During Turner’s artistic process, he bleaches the film until the celluloid turns transparent. Once it’s ready, he hand paints every shot of film. According to Turner, this was his first time working with paint, as he had no background in painting. Part of Turner’s creative process is trusting his instinct and going for it, especially when it comes to his more experimental work.
“I have another film series lined up where it’s going to be a series where I’m photographing different bodily fluids and making film out of them. Every single one of them that I can imagine, so I’m talking obviously like blood, saliva, plasma, snot, anything I can feasibly get. I have a microscope and I plan on photographing the fluids and then transferring them over to film so I can paint on them,” Turner said.
According to Turner, the inspiration for the film as well as the ambient music in the background originates in his multifaceted approach to media appreciation. Turner does not limit himself to any one place when it comes to inspiration. When something catches his attention he writes it down to use for later.

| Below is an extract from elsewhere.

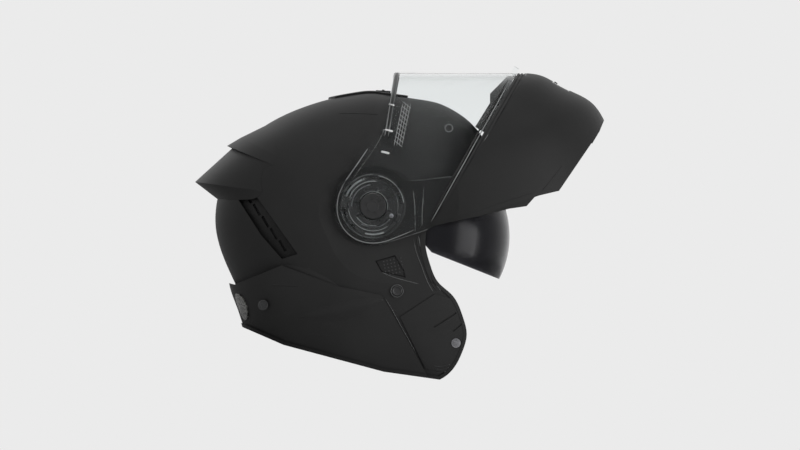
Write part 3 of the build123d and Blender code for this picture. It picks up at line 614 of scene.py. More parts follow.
class Skin:
    """The outer surface of some frame nodes, which rays from outside can find."""

    outside = 0.4
    batch = 24
    slack = 1e-6
    flat = 1e-14

    def __init__(self, *pieces: Piece) -> None:
        """Gathers the triangles of the pieces.

        Args:
            *pieces: Mesh objects whose place is in their mesh.
        """
        corners = []
        for piece in pieces:
            mesh = piece.data
            mesh.calc_loop_triangles()
            places = np.zeros(len(mesh.vertices) * 3)
            mesh.vertices.foreach_get("co", places)
            order = np.zeros(len(mesh.loop_triangles) * 3, int)
            mesh.loop_triangles.foreach_get("vertices", order)
            corners.append(places.reshape(-1, 3)[order].reshape(-1, 3, 3))
        self.corners = np.concatenate(corners)
        self.first = self.corners[:, 0]
        self.edges = self.corners[:, 1] - self.first, self.corners[:, 2] - self.first
        self.normals = unit(np.cross(*self.edges))

    def touch(self, starts: Array, ways: Array) -> tuple[Array, Array, Array]:
        """Finds the nearest point that each ray meets: where it crosses a plane inside its triangle.

        Args:
            starts: Ray starts, one per row.
            ways: Ray directions, one per row or one for all.

        Returns:
            The points, the surface's normals towards the starts, and which rays met the surface.
        """
        starts, ways = np.broadcast_arrays(*(np.atleast_2d(rows).astype(float) for rows in (starts, ways)))
        ways = unit(ways)
        one, two = self.edges
        far, found = np.full(len(starts), np.inf), np.zeros(len(starts), int)
        for low in range(0, len(starts), self.batch):
            some = slice(low, low + self.batch)
            o, d = starts[some, None], ways[some, None]
            across = np.cross(d, two[None])
            size = (across * one[None]).sum(-1)
            size = np.where(np.abs(size) < self.flat, self.flat, size)
            offset = o - self.first[None]
            u = (offset * across).sum(-1) / size
            turned = np.cross(offset, one[None])
            v = (d * turned).sum(-1) / size
            t = (two[None] * turned).sum(-1) / size
            inside = (u >= -self.slack) & (v >= -self.slack) & (u + v <= 1 + self.slack) & (t > 0)
            t = np.where(inside, t, np.inf)
            found[some] = t.argmin(1)
            far[some] = t.min(1)
        met = np.isfinite(far)
        points = starts + ways * np.where(met, far, 0.0)[:, None]
        normals = self.normals[found]
        normals = normals * -np.sign((normals * ways).sum(-1, keepdims=True))
        return points, normals, met

    def beside(self, x: Array, z: Array, side: Side) -> tuple[Array, Array, Array]:
        """Finds the side face at given X and Z, looking in from that side."""
        starts = np.stack([x, np.full(len(x), side.value * self.outside), z], 1)
        return self.touch(starts, -side.outward)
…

“I learned a valuable piece of advice, which is to always write any idea down. It might not even be the film itself in particular. I might be watching a film and I might just see two seconds of something that inspires me, maybe there’s a shot of water and the way the light catches it is really high contrast, so I get inspired by little pieces of film that I see,” Turner said.
Although Turner doesn’t necessarily use emotion as a point of view in films or as a way to provoke the audience, he does acknowledge that interpretation of emotion or feelings can be a part of the viewing experience. Turner said lately the emotion that has found its way into his work is anxiety.
Ivan Alexander, a Cat Fly Film Festival attendee who saw Turner’s screening, said he interpreted Turner’s film as an experimental form of sensory activation rather than an emotional or visual experience.
“It did not trigger any memory or association with identity, no relatable theme or morals or life experiences. I wonder if the speed of sound was meant to alter the way the visual was perceived as the video progressed,”Alexander said.
Rachel Leslie, a local novelist who attended the film festival and viewed Turner’s screening. A big part of her experience as an audience member was psychological sensations rather than sensory detail.
“There was a sense of stagnation, maybe. It made me think of that feeling when you want to say something or have something to say, but the words don’t come out, or like when you have a creative block, like when I have an idea of what I want to write but I just can’t get the sentences out. Something about it just made me feel anxious,” Leslie said.
In past, present and future works, Turner hopes to stimulate people and their minds about the different types of mediums and experimental aesthetics. He wants his films to merge different mediums of film technology in hopes to create an impactful combination of different mediums so he can create a new singular experience for his audience.